Closer to home, Pakistan was writhing in the grip of the Zia ul-Haq military dictatorship following the ‘political assassination’ of former Premier Zulfikar Ali Bhutto. In Bangladesh too, except for some short spells of civilian rule, undemocratic administrations were the order of the day. In most of these states, ethno- populism was combining with religious chauvinism to stall democratic development.

It is against this bleak political backdrop that the epochal ‘People’s Power’ revolution bloomed rapturously in the Philippines. Here was proof that popularly-backed, value-based politics, which are peaceful in intent, could change the face of a country’s governance in the direction of democracy.

It is to the Marcos dictatorship that political analysts are indebted for phrases, such as, ‘façade democracy’ and ‘crony capitalism’. The former phrase refers to the process of ‘doctoring’ or tampering with constitutional provisions, many repressive regimes in the Third World have recourse to, for staying in power, sometimes indefinitely. Coupled with this process is the misuse or manipulation of steamroller parliamentary majorities by political executives to pass batteries of repressive laws, which are undemocratic in spirit, but have an air of legality because they bear the stamp of parliamentary approval. All this and more is done to ensure longevity of political tenures and for the exercise of undemocratic control over publics and most such bizarre distortions in governance are traceable to a degree to the Marcos regime. It is only fair that it is mentioned here, that some Sri Lankan political heavyweights have been very assiduous pupils of Marcos. In fact Sri Lanka was also referred to as a ‘façade democracy’.

The dismantling and erosion of democracy through the adoption of these political sleights of hand by ruling political elites, were geared to facilitating the increasing integration of the Philippines with the global economy. For instance, throwing the economy open to MNCs was high on Marcos’ priority list and it was with the same end in view that Sri Lanka at that time sought to replicate within its shores a free market, Singapore-style political-economy. However, it was mainly the ruling class in the Philippines and its ‘cronies’ that gained mainly from this process of economic liberalization and it is on this basis that the phrase ‘crony capitalism’ gained currency. Needless to say, ‘crony capitalism’ is not an unfamiliar phenomenon even in Sri Lanka.

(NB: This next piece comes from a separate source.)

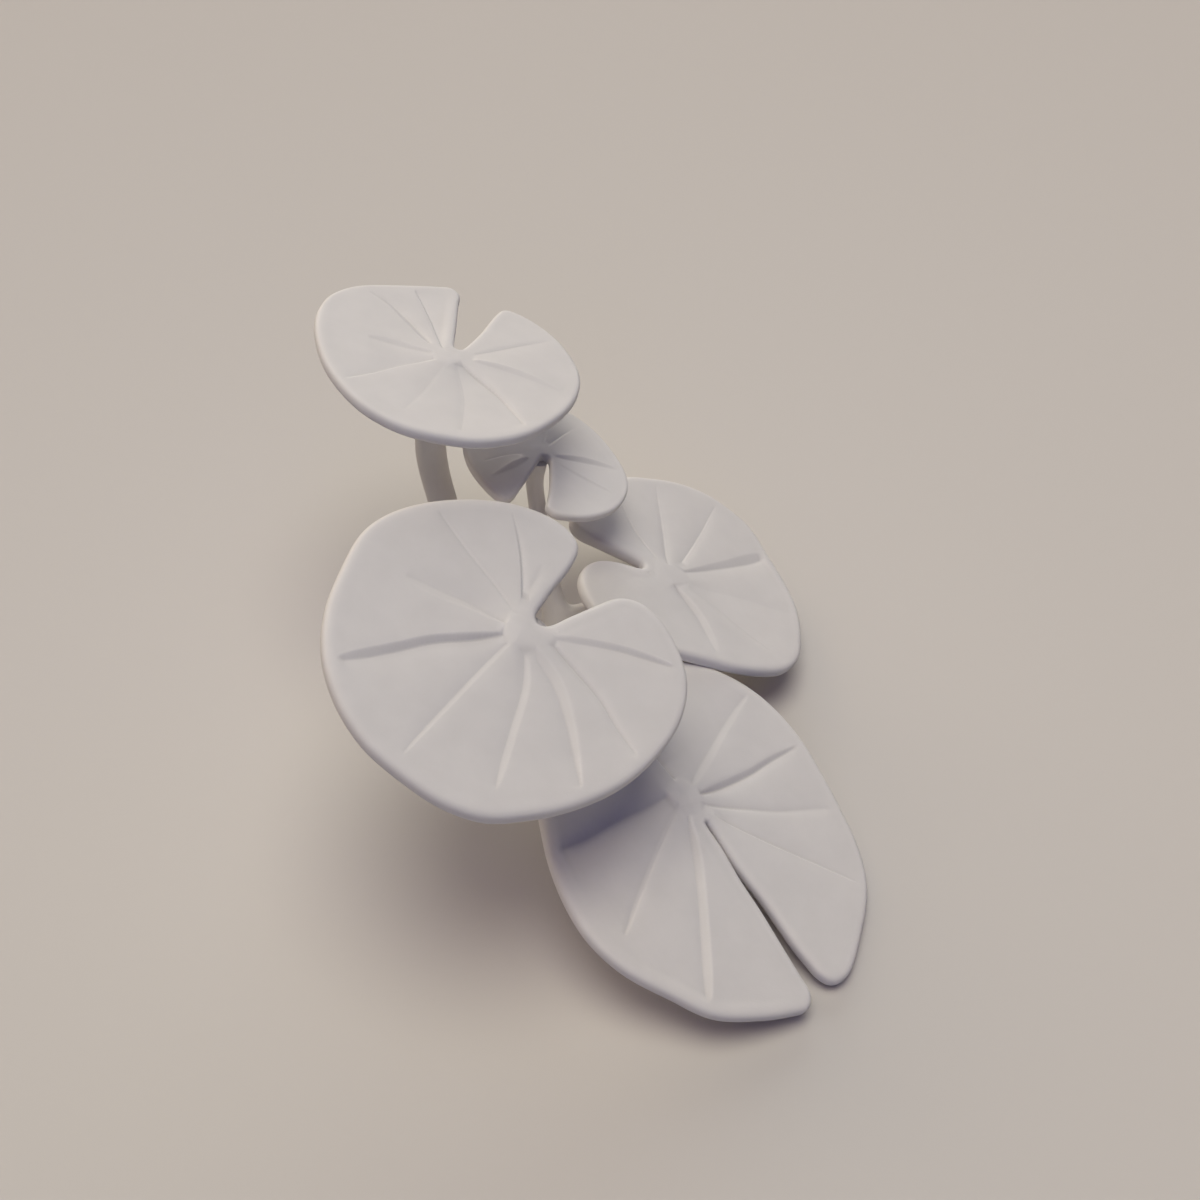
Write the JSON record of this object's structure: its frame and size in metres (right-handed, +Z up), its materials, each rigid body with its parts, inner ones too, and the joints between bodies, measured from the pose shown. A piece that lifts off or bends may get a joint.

However, in the Philippines the yoke of dictatorship was thrown off with the gaining of a measure of political maturity by the public. The people’s disenchantment with the Marcos regime had grown to such a degree that they were prepared to take their sense of dissatisfaction into the streets, although in a peaceful manner, when the regime disputed the result of the presidential election of 1986, which pitted Marcos against Cory Aquino.

It is the degenerate nature of the Marcos regime that helped turn public opinion decisively against Marcos and filled in the people the yearning for exemplary governance. Cory was seen as fulfilling this need and it is for this reason that she was endowed with substantial moral authority.

The Catholic Church of the Philippines, in this crisis, proved a veritable conscience of the country and was very forthright in taking the Marcos regime to task for its numerous failures. The Church, in fact, proved a catalyst in galvanizing public opinion against the regime. Thus, the Church was ‘involved’ in politics but in a very positive and constructive fashion, which is how it should be. It chose not to take the line of least resistance by saying ‘yes’ to the ‘evils’ of the day. The Church was even perhaps instrumental in nurturing non-violent, popular resistance to Marcos.

The ‘People’s Power’ Revolution of 1986, therefore, helps the South Asian political commentator to place politico-economic developments in his region in the correct perspective. Political repression, we find, could only increase with the so-called opening –up of economies. However, courageous, peaceful, popular opposition to political repression could be an agent of positive change and should be tried out and backed by all progressive sections.